What I Learned From Chuck Palahniuk

Chuck Palahniuk looks like a man from 1960s middle America.  He’s tall, lanky, and clean cut.  His thick glasses make him look like a nerd that plugs away at a boring job for his nice wife, cute kids and white picket fence.

You would never know by looking at him that this is the sick fuck* who wrote Choke, Snuff, Invisible Monsters, and of course Fight Club.

Back in 2012, when he was promoting the redux of Invisible Monsters, he handed out stuffed tigers to anyone who could answer trivia questions about his books, or make a baby out of a balloon.  If he had to swap lives with one of his characters, it would never be Tyler Durden.  He would rather be Denny.  He has infinitely more compassion for sweet, simple people who live normal lives.  There were a few wild stories involving Ambien and sandwich meat, and the Cacophony Society — where a bunch of guys would get together for four hours on a Saturday and the normal rules of interaction wouldn’t apply (known as a liminoid event).

The majority of his talk was not about the strange, the grotesque, or the chaotic.  It was about structure, form, and how to vet ideas for books.

He’s been meeting every Monday with the same group of writers since 1990.  When one of the members was diagnosed with terminal cancer, they even went to the hospice and held workshop there.  I don’t think it’s a cosmic accident that our sister group in Seattle is called “Write Club.”  His ideas resonate and reflect our experience.

His most striking suggestion was to take your idea to a party and see if it resonates with people.  Most people have experienced hazing.  Most people have experienced a horrible boss.  That’s why Fight Club was so successful as an idea.  We all want to escape the normal day-job life.  We’ve all had that roommate who does off-the-wall stuff that makes our lives hellish.

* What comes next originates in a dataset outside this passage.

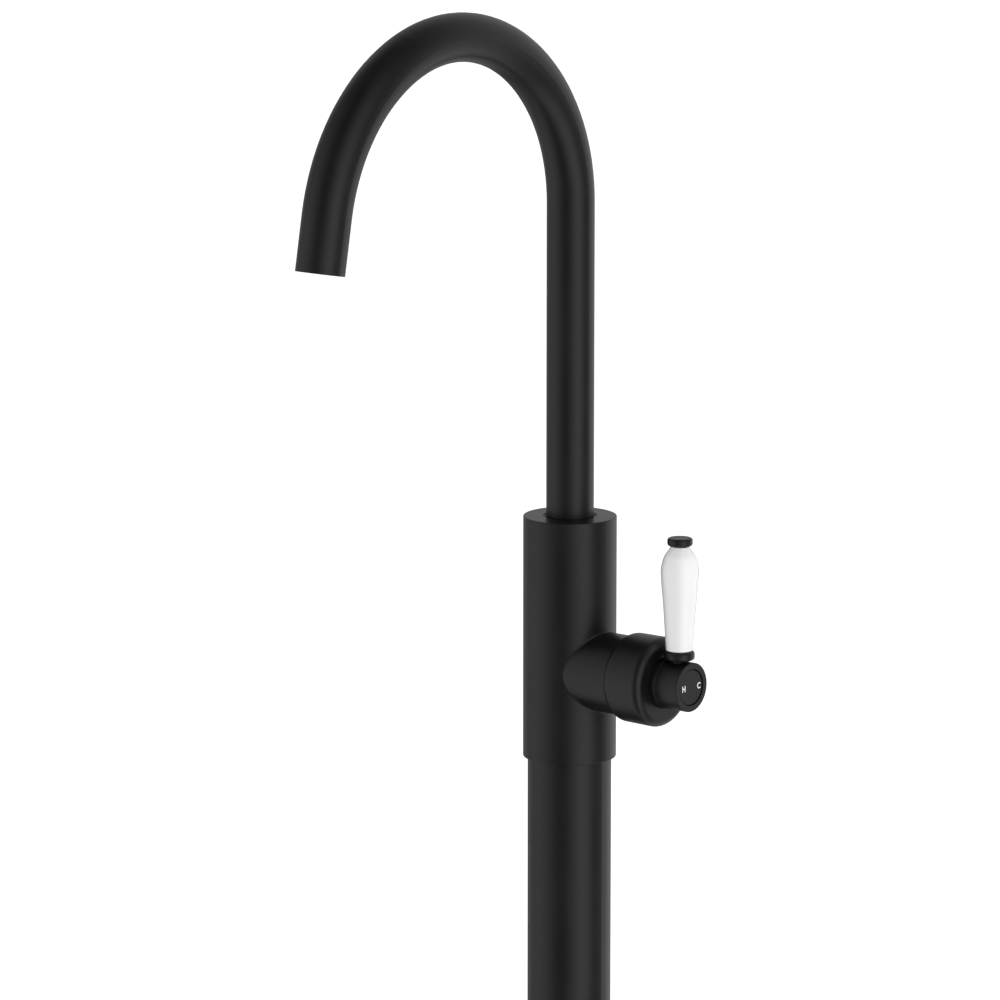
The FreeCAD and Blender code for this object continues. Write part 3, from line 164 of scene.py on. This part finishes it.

When you’re thinking of an idea for a story.  Tell it to someone else.  If they respond with, “Oh my god, me too!  This one time (blah blah blah)” then you’re definitely on to something.

 

“Next time you see a narrative, ask, “where’s the clock?”  Our clock is fifty stuffed tigers.  [Or] Peetie the cat can’t die until he eats all this cat food.  When the cat food runs out, you know Peetie is dead.”  – Chuck Palahniuk, 7/16/12 Castro Theater

Comedy is denying the drama of horrific things.”  – Chuck Palahniuk, “Choke” Commentary

If one aspect is good, take that aspect to a party and see if it resonates with people.  Not so people shut down and go “oo!”, but the one that makes everyone tell their own version.  Don’t just work from your own experience.  Exploit everyone around you.”